I reached for my wallet and produced the five dollars. I had only about eight dollars to my name at the time, but there was no way in hell I was going to refuse. Cameron snatched the bill out of my hand and shoved it in his pocket. “We ask for troopers,” he muttered, “and they send us dumb fucking kids who’ll get themselves killed before the shine is off their damn boots.”
At the academy we were taught how to safely make a traffic stop, which entailed watching the people in the stopped car while keeping an eye on the traffic coming up behind you. It was no secret that some people got a kick out of swerving close enough to the trooper to knock the Stetson off his or her head, and of course there were drunk drivers who were attracted to the police lights and would drive off the road and smack into the police car.

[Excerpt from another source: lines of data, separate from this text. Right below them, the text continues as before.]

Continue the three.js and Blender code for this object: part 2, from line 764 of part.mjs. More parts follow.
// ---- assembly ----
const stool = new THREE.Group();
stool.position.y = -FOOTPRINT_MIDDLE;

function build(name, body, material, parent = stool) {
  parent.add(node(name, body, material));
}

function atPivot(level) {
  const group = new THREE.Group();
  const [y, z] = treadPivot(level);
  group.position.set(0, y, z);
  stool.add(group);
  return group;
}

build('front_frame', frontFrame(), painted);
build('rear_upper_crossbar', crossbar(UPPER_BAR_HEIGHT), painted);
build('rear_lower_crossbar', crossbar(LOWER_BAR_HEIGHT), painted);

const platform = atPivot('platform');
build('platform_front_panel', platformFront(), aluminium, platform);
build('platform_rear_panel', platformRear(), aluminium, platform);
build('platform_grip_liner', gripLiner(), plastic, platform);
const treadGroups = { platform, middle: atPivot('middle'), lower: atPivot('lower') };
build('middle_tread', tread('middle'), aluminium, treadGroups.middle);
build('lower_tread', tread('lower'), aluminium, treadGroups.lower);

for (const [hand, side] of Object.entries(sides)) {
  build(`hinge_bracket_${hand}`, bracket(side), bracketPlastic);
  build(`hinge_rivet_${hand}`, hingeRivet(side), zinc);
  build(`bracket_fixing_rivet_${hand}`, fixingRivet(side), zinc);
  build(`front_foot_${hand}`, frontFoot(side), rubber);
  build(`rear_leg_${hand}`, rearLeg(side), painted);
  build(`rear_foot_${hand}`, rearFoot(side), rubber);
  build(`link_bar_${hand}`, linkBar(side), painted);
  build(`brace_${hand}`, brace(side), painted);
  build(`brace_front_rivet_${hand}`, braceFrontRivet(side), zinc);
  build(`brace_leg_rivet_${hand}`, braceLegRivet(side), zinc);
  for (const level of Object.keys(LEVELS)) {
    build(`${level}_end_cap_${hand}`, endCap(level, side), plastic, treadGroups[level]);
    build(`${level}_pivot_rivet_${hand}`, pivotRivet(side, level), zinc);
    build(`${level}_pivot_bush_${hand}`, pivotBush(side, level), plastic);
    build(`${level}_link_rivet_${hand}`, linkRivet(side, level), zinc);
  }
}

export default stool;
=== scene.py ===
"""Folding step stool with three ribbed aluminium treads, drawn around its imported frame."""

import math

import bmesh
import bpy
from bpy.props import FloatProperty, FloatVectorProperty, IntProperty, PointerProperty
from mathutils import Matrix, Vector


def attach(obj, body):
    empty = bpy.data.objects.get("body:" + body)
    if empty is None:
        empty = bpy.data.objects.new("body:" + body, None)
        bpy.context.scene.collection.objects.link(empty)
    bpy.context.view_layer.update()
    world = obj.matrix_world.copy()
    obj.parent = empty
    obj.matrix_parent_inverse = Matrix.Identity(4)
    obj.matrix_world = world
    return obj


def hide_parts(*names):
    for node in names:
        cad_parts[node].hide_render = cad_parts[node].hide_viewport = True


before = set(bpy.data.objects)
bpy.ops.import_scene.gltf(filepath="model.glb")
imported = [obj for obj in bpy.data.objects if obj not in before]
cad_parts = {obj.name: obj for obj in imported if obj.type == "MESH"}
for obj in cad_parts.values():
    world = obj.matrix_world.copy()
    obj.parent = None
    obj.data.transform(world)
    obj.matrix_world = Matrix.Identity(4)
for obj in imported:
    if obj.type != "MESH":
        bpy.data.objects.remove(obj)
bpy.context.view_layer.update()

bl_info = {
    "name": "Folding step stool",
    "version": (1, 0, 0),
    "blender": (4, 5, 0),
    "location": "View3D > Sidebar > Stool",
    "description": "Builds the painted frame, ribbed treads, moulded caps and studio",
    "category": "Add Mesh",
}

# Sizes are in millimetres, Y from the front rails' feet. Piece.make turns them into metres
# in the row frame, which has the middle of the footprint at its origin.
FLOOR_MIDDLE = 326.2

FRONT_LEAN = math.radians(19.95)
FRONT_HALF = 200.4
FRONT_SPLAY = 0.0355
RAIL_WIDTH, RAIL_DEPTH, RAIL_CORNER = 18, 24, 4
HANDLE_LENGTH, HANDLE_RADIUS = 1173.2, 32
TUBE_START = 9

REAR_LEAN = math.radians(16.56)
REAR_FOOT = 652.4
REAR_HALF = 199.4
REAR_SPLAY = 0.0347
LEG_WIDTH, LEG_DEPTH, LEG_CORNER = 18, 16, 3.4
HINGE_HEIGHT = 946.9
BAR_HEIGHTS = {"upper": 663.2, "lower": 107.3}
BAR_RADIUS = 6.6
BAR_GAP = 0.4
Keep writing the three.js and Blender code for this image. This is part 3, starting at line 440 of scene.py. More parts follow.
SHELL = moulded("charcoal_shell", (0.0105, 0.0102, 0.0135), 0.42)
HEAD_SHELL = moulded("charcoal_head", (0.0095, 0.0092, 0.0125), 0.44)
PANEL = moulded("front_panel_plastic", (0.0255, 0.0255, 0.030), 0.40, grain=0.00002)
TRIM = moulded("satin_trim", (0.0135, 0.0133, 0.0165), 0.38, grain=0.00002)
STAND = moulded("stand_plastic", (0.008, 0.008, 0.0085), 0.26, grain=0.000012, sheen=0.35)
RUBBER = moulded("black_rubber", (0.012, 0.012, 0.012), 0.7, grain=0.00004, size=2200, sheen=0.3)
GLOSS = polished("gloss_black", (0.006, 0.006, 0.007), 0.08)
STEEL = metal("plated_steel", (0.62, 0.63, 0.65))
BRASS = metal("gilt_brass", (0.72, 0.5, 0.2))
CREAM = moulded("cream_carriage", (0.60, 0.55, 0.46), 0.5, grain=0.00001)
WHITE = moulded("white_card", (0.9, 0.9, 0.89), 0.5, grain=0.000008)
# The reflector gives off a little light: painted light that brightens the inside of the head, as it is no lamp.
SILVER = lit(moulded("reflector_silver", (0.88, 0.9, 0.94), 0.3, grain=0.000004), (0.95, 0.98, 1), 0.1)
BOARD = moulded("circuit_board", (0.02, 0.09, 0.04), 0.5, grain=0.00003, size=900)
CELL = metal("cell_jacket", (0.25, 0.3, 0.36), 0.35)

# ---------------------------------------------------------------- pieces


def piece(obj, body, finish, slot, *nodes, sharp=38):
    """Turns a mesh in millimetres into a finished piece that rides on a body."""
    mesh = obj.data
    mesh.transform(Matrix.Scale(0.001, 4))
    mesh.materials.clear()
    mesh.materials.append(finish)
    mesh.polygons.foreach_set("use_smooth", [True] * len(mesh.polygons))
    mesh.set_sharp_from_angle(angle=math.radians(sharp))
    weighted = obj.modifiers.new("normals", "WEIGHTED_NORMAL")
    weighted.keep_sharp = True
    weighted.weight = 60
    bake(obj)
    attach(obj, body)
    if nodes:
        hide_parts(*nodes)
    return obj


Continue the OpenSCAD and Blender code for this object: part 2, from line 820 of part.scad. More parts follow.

What they didn’t teach us was how to do all these things if we were left-handed. Corporal Cameron was left-handed, same as me, and he had to learn this outside the academy. That day he passed those lessons on to me. They involved parking at an offset angle to protect myself—and the other driver—from oncoming traffic; that angle also gave me a place behind the engine block to take cover if the stopped driver decided to pull a weapon on me. Finally, I learned to sidle up to the stopped car with my right side to the driver’s window—and then to turn and position myself by his rearview mirror, with my gun side toward his car.
These were lessons I never forgot, and they probably saved my life more times than I realize. Also, Corporal Cameron helped me understand the fine balance between doing the job with respect for others while never forgetting that at any time someone might try to kill me. The job was dangerous, a sobering lesson. Yet despite that, it was a job that fit me perfectly.